Missouri is suing Planned Parenthood based on a conservative group's sting video

ST. LOUIS (AP) — Missouri's attorney general filed a lawsuit Thursday accusing Planned Parenthood of illegally taking minors into Kansas to obtain abortions without parental consent, basing the allegation on a video from a conservative group that has promoted false claims on other issues.

Republican Attorney General Andrew Bailey's lawsuit accuses Kansas City, Missouri-based Planned Parenthood Great Plains of violating Missouri law, which makes it illegal to “intentionally cause, aid, or assist a minor to obtain an abortion” without consent from a parent or guardian. The lawsuit filed in state district court in Columbia, Missouri, asks the court to stop Planned Parenthood from engaging in the conduct it alleges.

Bailey's lawsuit provides no evidence of the actions alleged outside of a hidden camera video from a conservative group, Project Veritas. The video is of a conversation between Planned Parenthood employees and someone impersonating someone seeking an abortion for a fictitious 13-year-old.

Project Veritas is known for conducting such hidden camera stings. Earlier this month, it acknowledged that claims it made in a video alleging ballot mishandling at a Pennsylvania post office in 2020 were untrue as it settled a lawsuit against the group by a postmaster. In 2021, a Project Veritas video fueled a false claim online that Pfizer’s COVID-19 vaccine contains aborted fetal cells.

Planned Parenthood Great Plains President and CEO Emily Wales said the lawsuit is based on false information. She said in a statement that Planned Parenthood does not provide any form of transportation for patients. Besides, she said, Kansas law requires minor patients seeking abortion services to have parental consent or to show an order from a Kansas judge authorizing it.

“We will continue following state and federal laws and proudly providing Missourians with the compassionate sexual and reproductive care that remains available to them in a state with a total abortion ban,” Wales said.

Project Veritas did not immediately respond Thursday to a telephone message or email seeking comment.

Missouri is among several conservative-led states that adopted restrictive abortion laws in 2022, after the U.S. Supreme Court overturned the 1973 Roe v. Wade decision establishing the nationwide right to abortion. State law prohibits almost all abortions, except in cases of “medical emergencies.”

GOP lawmakers and state officials have long been at odds with Planned Parenthood. The Republican-led Missouri House on Wednesday gave initial approval to a bill that would bar Medicaid funding from going to Planned Parenthood. Weeks earlier, the Missouri Supreme Court thwarted a previous attempt to end that funding.

Bailey said in a statement it is time to “eradicate Planned Parenthood once and for all."

Bailey's lawsuit, based on the Project Vertias video, alleges that Planned Parenthood employees said they could take the girl to a Kansas clinic without parental knowledge, using a doctor’s note written by someone at Planned Parenthood to get the girl out of school.

“This is the beginning of the end for Planned Parenthood in the State of Missouri.
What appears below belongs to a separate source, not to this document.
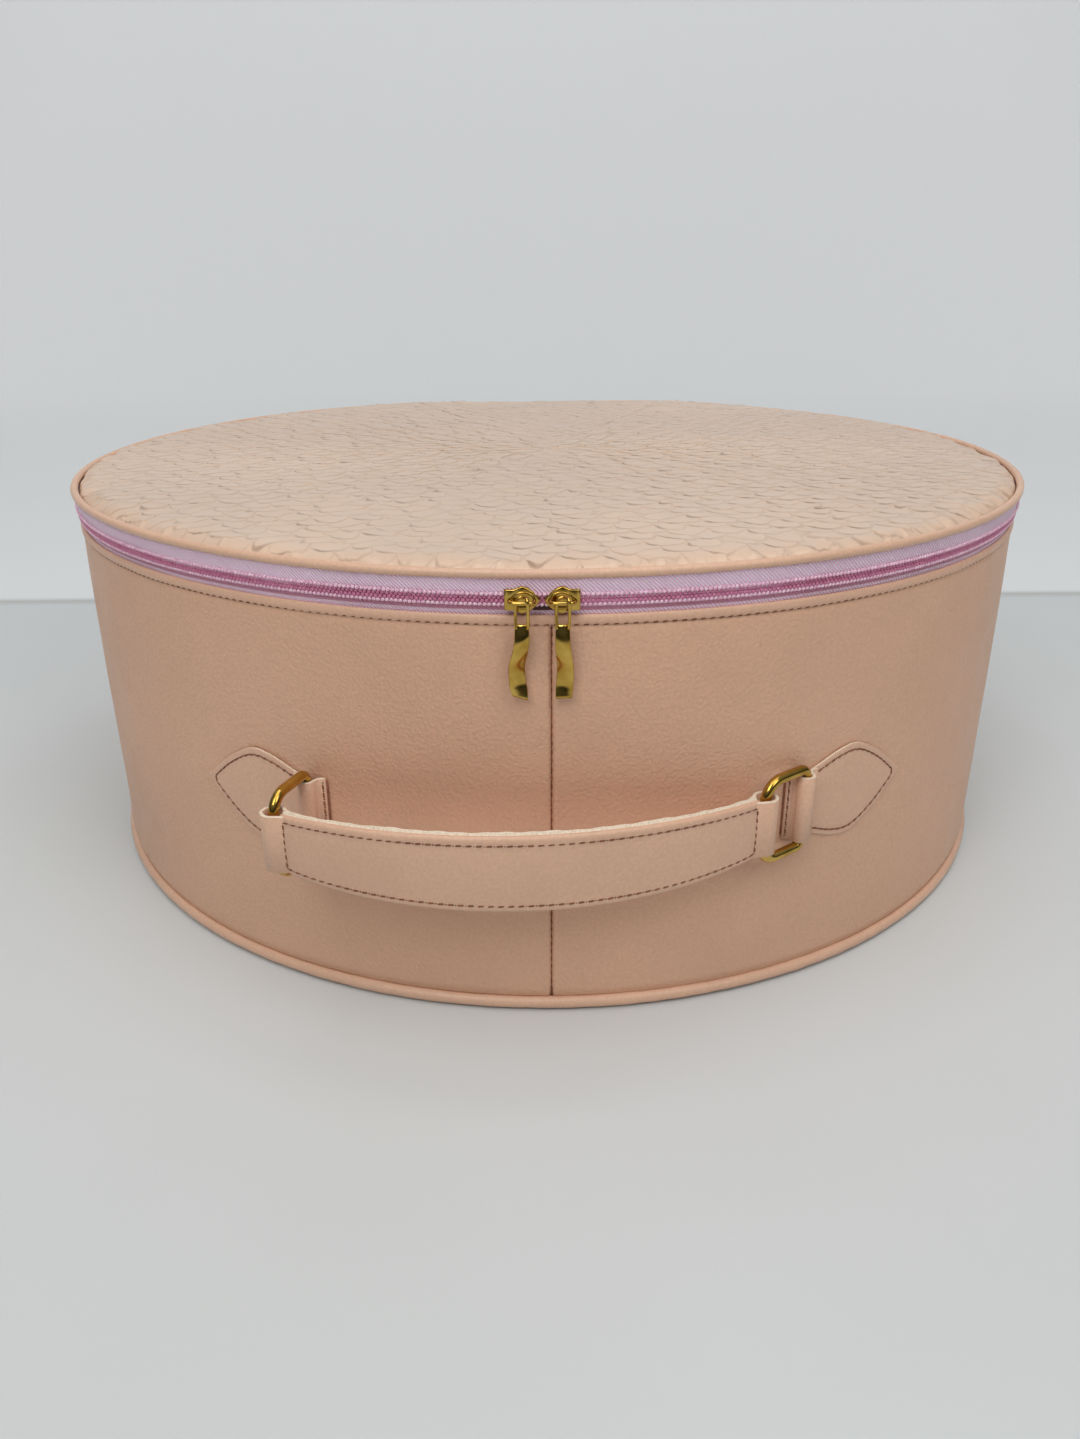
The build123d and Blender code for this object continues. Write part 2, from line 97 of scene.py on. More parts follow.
BACK_GAP = 2.05 * MM          # slider's back plate in from the tape
STRAP_RISE = 25 * MM          # how far the strap bows out between its rings
STRAP_PUFF_END = 4.5 * MM     # length over which the strap's padding thins at each end
LOOP_HALF_WIDTH = 9.7 * MM
TAB_ROOT_HALF = 11.8          # millimetres
FOLD_EDGES = {1, 2, 3, 5, 6, 7}   # columns of a folded ply that show its cut edge
PEBBLES = 1050.0              # leather grain cells per metre
TWILL_PITCH = 1.25 * MM
WEFT_PITCH = 0.42 * MM
TABLE_EDGE_Y = 0.287          # where the table meets the wall behind it
UP = np.array([0.0, 0.0, 1.0])

# studio and camera
ROOM_STRENGTH = 0.36
ROOM_LOW = (0.04, 0.04, 0.045, 1.0)
ROOM_HIGH = (0.93, 0.96, 1.0, 1.0)
ROOM_SEEN = (1.5, 1.54, 1.56, 1.0)
CAMERA_LENS = 27.04
CAMERA_PLACE = (-0.00889, -0.50111, 0.23778)
CAMERA_TURN = (-0.64, 23.23, -0.26)   # yaw, pitch and roll, in degrees

JOINTS = {j["name"]: j for j in frame["joints"]}


def srgb(red, green, blue):
    """Linear colour from an 8-bit sRGB one."""
    out = []
    for value in (red, green, blue):
        c = value / 255
        out.append(c / 12.92 if c <= 0.04045 else ((c + 0.055) / 1.055) ** 2.4)
    return (*out, 1.0)


# ------------------------------------------------------------ materials
def colour_sockets(sockets):
    """A Mix node has sockets of every kind; these are its colours."""
    return [s for s in sockets if s.type == "RGBA"]


class Shader:
    """A Principled material with short calls for the nodes used here."""

    def __init__(self, name, roughness=0.5, metallic=0.0, coat=0.0, sheen=0.0, ior=1.5):
        self.material = bpy.data.materials.new(name)
        self.material.use_nodes = True
        self.nodes = self.material.node_tree.nodes
        self.links = self.material.node_tree.links
        self.out = self.nodes["Principled BSDF"]
        self.set(self.out, "Roughness", roughness)
        self.set(self.out, "Metallic", metallic)
        self.set(self.out, "Coat Weight", coat)
        self.set(self.out, "Sheen Weight", sheen)
        self.set(self.out, "IOR", ior)
        self.coord = None

    def set(self, node, socket, value):
        if isinstance(value, bpy.types.NodeSocket):
            self.links.new(value, node.inputs[socket])
        else:
            node.inputs[socket].default_value = value

    def place(self):
        if self.coord is None:
            self.coord = self.nodes.new("ShaderNodeTexCoord").outputs["Object"]
        return self.coord

    def flat(self):
        node = self.nodes.new("ShaderNodeUVMap")
        node.uv_map = "flat_m"
        return node.outputs["UV"]

    def math(self, kind, a, b=0.0, clamp=False):
        node = self.nodes.new("ShaderNodeMath")
        node.operation = kind
        node.use_clamp = clamp
        self.set(node, 0, a)
        self.set(node, 1, b)
        return node.outputs[0]

    def add(self, a, b, clamp=False):
        return self.math("ADD", a, b, clamp)

    def sub(self, a, b, clamp=False):
        return self.math("SUBTRACT", a, b, clamp)

    def mul(self, a, b, clamp=False):
        return self.math("MULTIPLY", a, b, clamp)

    def axes(self, vector):
        node = self.nodes.new("ShaderNodeSeparateXYZ")
        self.set(node, 0, vector)
        return node.outputs

    def noise(self, scale, detail=3.0, roughness=0.55, vector=None):
        node = self.nodes.new("ShaderNodeTexNoise")
        self.set(node, "Vector", vector or self.place())
        self.set(node, "Scale", scale)
        self.set(node, "Detail", detail)
        self.set(node, "Roughness", roughness)
        return node.outputs["Fac"]

    def cells(self, scale, vector=None, feature="F1"):
        node = self.nodes.new("ShaderNodeTexVoronoi")
        node.feature = feature
        self.set(node, "Vector", vector or self.place())
        self.set(node, "Scale", scale)
        return node.outputs["Distance"]

    def ramp(self, value, low, high, bottom=0.0, top=1.0):
        node = self.nodes.new("ShaderNodeMapRange")
        for socket, number in (("Value", value), ("From Min", low), ("From Max", high)):
            self.set(node, socket, number)
        self.set(node, "To Min", bottom)
        self.set(node, "To Max", top)
        return node.outputs["Result"]

    def mix(self, factor, a, b):
        node = self.nodes.new("ShaderNodeMix")
        node.data_type = "RGBA"
        self.set(node, "Factor", factor)
        for socket, value in zip(colour_sockets(node.inputs), (a, b)):
            if isinstance(value, bpy.types.NodeSocket):
                self.links.new(value, socket)
            else:
                socket.default_value = value
        return colour_sockets(node.outputs)[0]

    def bump(self, height, strength, depth, under=None):
        node = self.nodes.new("ShaderNodeBump")
        self.set(node, "Height", height)
        self.set(node, "Strength", strength)
        self.set(node, "Distance", depth)
        if under is not None:
            self.set(node, "Normal", under)
        return node.outputs["Normal"]

    def finish(self, colour, normal=None, roughness=None):
        self.set(self.out, "Base Color", colour)
        if normal is not None:
            self.set(self.out, "Normal", normal)
        if roughness is not None:
            self.set(self.out, "Roughness", roughness)
        return self.material


def scaled(colour, by):
    """A darker or paler version of a colour."""
    return tuple(min(1.0, c * by) for c in colour[:3]) + (1.0,)


def leather_grain(shader, strength=0.35):
    """Fine pebbled grain of coated leatherette, as a normal."""
    pebbles = shader.cells(PEBBLES, feature="SMOOTH_F1")
    normal = shader.bump(pebbles, strength, 0.0004)
    soft = shader.noise(420.0, 3.0)
    normal = shader.bump(soft, 0.35, 0.0004, normal)
    wide = shader.noise(45.0, 2.0)
    return shader.bump(wide, 0.15, 0.002, normal)


def leatherette(name, colour, strength=0.6, gloss=0.46):
    shader = Shader(name, coat=0.05)
    deep = scaled(colour, 0.88)
    pale = scaled(colour, 1.05)
    cloudy = shader.noise(9.0, 4.0, 0.6)
    base = shader.mix(shader.ramp(cloudy, 0.3, 0.7), deep, pale)
    pores = shader.ramp(shader.cells(PEBBLES, feature="SMOOTH_F1"), 0.10, 0.60, 0.0, 0.30)
    base = shader.mix(pores, base, scaled(colour, 0.72))
    scuffs = shader.ramp(shader.noise(260.0, 5.0, 0.7), 0.62, 0.78, 0.0, 0.25)
    base = shader.mix(scuffs, base, pale)
    rough = shader.ramp(shader.noise(70.0, 4.0), 0.3, 0.7, gloss - 0.05, gloss + 0.09)
    return shader.finish(base, leather_grain(shader, strength), rough)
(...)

What they conceal and conspire to do in the dark of night has now been uncovered,” Bailey said.

Bailey did not say whether he planned to file criminal charges against Planned Parenthood over the conduct the lawsuit alleges. His spokesperson said the office's investigation is ongoing but did not immediately respond to a question about whether criminal charges could be coming.

But Wales said the Project Veritas video “is heavily doctored and edited.” She called the lawsuit “a press release dressed up as legal action from an unelected attorney general.”

The lawsuit also asks the court to prohibit Planned Parenthood from referring minors for abortions, providing doctor's notes for minors, paying for lodging for out-of-state abortions for minors, or coordinating with others for any of those activities.

Democratic House Minority Leader Crystal Quade told reporters that she believes that Bailey's action “falls in the bucket again of another lawsuit just to try to get some headlines in an election year.”

Bailey was appointed attorney general by Republican Gov. Mike Parson after Eric Schmitt was elected to the U.S. Senate in November 2022. Bailey is running for election to the post this year.


Hanna reported from Topeka, Kansas. Summer Ballentine in Jefferson City, Missouri, contributed to this report.